─── Data lines ───
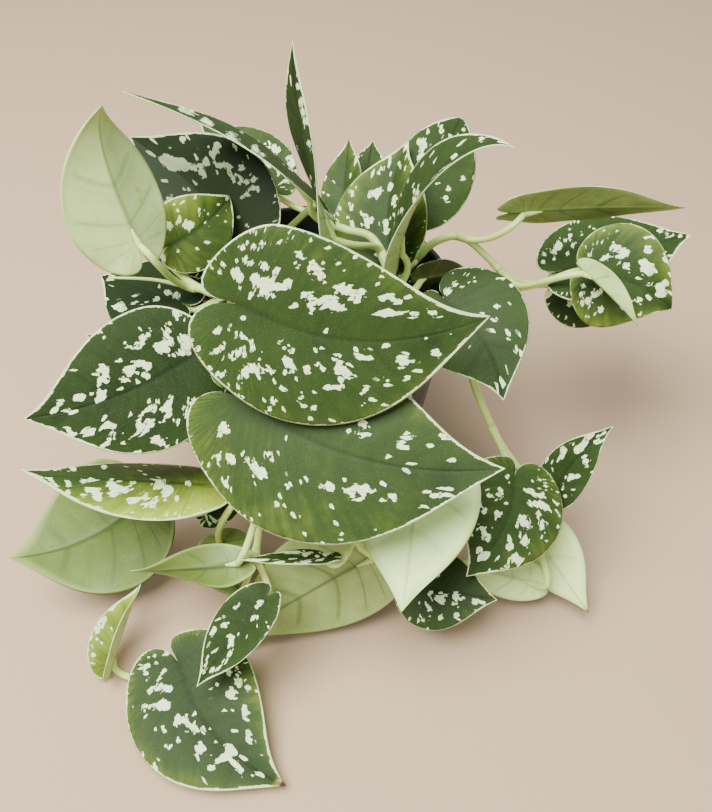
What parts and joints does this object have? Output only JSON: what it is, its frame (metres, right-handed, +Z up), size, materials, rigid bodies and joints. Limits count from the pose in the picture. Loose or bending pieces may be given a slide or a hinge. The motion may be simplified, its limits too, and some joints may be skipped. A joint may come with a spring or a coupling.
{
  "type": "potted trailing houseplant",
  "caption": "Potted satin pothos: heart-shaped, silver-splashed leaves on vines that arch over and trail below the rim of a round, tapered nursery pot of soil.",
  "frame": {"origin": "centre of the pot's underside, on the surface it stands on", "axes": "+Z up along the pot's axis, -Y towards the plant's front, +X to the right as seen from the front"},
  "size_m": [0.3022, 0.2536, 0.22],
  "materials": {
    "pot_plastic": "satin, dark green-black",
    "potting_soil": "rough, dark brown",
    "stem": "smooth, pale green",
    "leaf": "satin green with silver splashes, paler below",
    "young_leaf": "satin yellow-green with silver splashes"
  },
  "bodies": {
    "root": {"pot": "pot_plastic", "potting_soil": "potting_soil", "vine_crown": "stem", "vine_right_back": "stem", "vine_right_front": "stem", "vine_front": "stem", "vine_left_front": "stem", "vine_front_right": "stem", "vine_front_low": "stem", "vine_left_back": "stem", "vine_back": "stem", "vine_back_right": "stem", "leaf_top_heart": "leaf", "leaf_front_heart": "leaf", "leaf_left_heart": "leaf", "leaf_left_fold": "young_leaf", "leaf_left_pale": "leaf", "leaf_left_under": "leaf", "leaf_left_tip": "leaf", "leaf_floor_young": "young_leaf", "leaf_floor_heart": "leaf", "leaf_floor_narrow": "leaf", "leaf_front_curl": "leaf", "leaf_front_pale": "leaf", "leaf_front_edge": "leaf", "leaf_front_small": "leaf", "leaf_front_shade": "leaf", "leaf_right_pale": "leaf", "leaf_right_floor": "leaf", "leaf_right_under": "leaf", "leaf_right_spotted": "leaf", "leaf_right_low": "leaf", "leaf_right_up": "leaf", "leaf_right_dark": "leaf", "leaf_right_small": "leaf", "leaf_back_curl": "leaf", "leaf_back_bright": "leaf", "leaf_back_round": "leaf", "leaf_tall_edge": "leaf", "leaf_back_edge": "leaf", "leaf_back_grey": "leaf", "leaf_back_cup": "leaf", "leaf_back_slim": "leaf", "leaf_back_far": "leaf", "leaf_pale_upright": "leaf", "leaf_bright_young": "young_leaf", "leaf_left_shade": "leaf", "leaf_far_pale": "leaf", "leaf_far_dark": "leaf", "leaf_far_round": "leaf", "leaf_far_young": "leaf", "leaf_far_low": "leaf"}
  },
  "joints": []
}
───
Short problem
Using the data above, output each line exactly.

Finished task
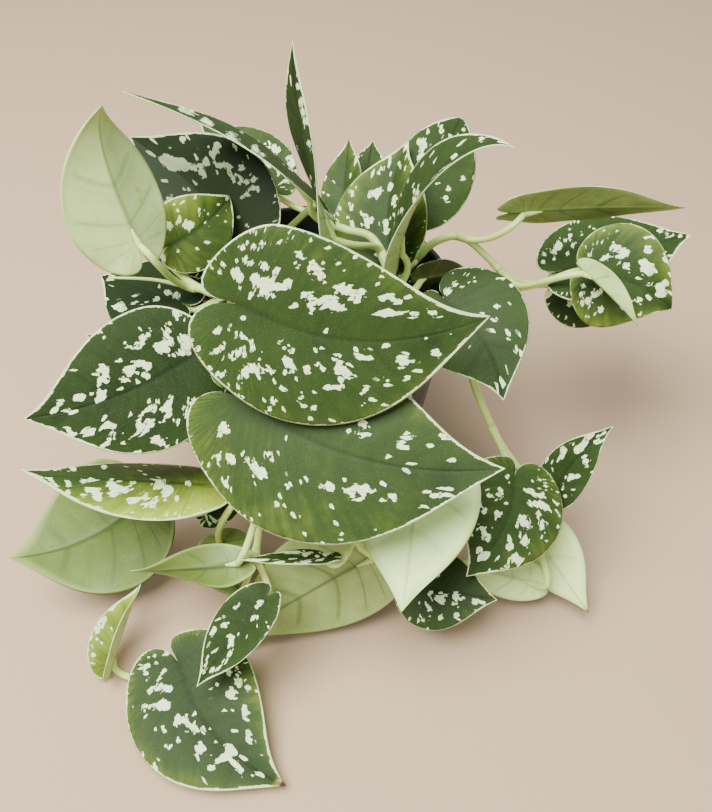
What parts and joints does this object have? Output only JSON: what it is, its frame (metres, right-handed, +Z up), size, materials, rigid bodies and joints. Limits count from the pose in the picture. Loose or bending pieces may be given a slide or a hinge. The motion may be simplified, its limits too, and some joints may be skipped. A joint may come with a spring or a coupling.
{
  "type": "potted trailing houseplant",
  "caption": "Potted satin pothos: heart-shaped, silver-splashed leaves on vines that arch over and trail below the rim of a round, tapered nursery pot of soil.",
  "frame": {"origin": "centre of the pot's underside, on the surface it stands on", "axes": "+Z up along the pot's axis, -Y towards the plant's front, +X to the right as seen from the front"},
  "size_m": [0.3022, 0.2536, 0.22],
  "materials": {
    "pot_plastic": "satin, dark green-black",
    "potting_soil": "rough, dark brown",
    "stem": "smooth, pale green",
    "leaf": "satin green with silver splashes, paler below",
    "young_leaf": "satin yellow-green with silver splashes"
  },
  "bodies": {
    "root": {"pot": "pot_plastic", "potting_soil": "potting_soil", "vine_crown": "stem", "vine_right_back": "stem", "vine_right_front": "stem", "vine_front": "stem", "vine_left_front": "stem", "vine_front_right": "stem", "vine_front_low": "stem", "vine_left_back": "stem", "vine_back": "stem", "vine_back_right": "stem", "leaf_top_heart": "leaf", "leaf_front_heart": "leaf", "leaf_left_heart": "leaf", "leaf_left_fold": "young_leaf", "leaf_left_pale": "leaf", "leaf_left_under": "leaf", "leaf_left_tip": "leaf", "leaf_floor_young": "young_leaf", "leaf_floor_heart": "leaf", "leaf_floor_narrow": "leaf", "leaf_front_curl": "leaf", "leaf_front_pale": "leaf", "leaf_front_edge": "leaf", "leaf_front_small": "leaf", "leaf_front_shade": "leaf", "leaf_right_pale": "leaf", "leaf_right_floor": "leaf", "leaf_right_under": "leaf", "leaf_right_spotted": "leaf", "leaf_right_low": "leaf", "leaf_right_up": "leaf", "leaf_right_dark": "leaf", "leaf_right_small": "leaf", "leaf_back_curl": "leaf", "leaf_back_bright": "leaf", "leaf_back_round": "leaf", "leaf_tall_edge": "leaf", "leaf_back_edge": "leaf", "leaf_back_grey": "leaf", "leaf_back_cup": "leaf", "leaf_back_slim": "leaf", "leaf_back_far": "leaf", "leaf_pale_upright": "leaf", "leaf_bright_young": "young_leaf", "leaf_left_shade": "leaf", "leaf_far_pale": "leaf", "leaf_far_dark": "leaf", "leaf_far_round": "leaf", "leaf_far_young": "leaf", "leaf_far_low": "leaf"}
  },
  "joints": []
}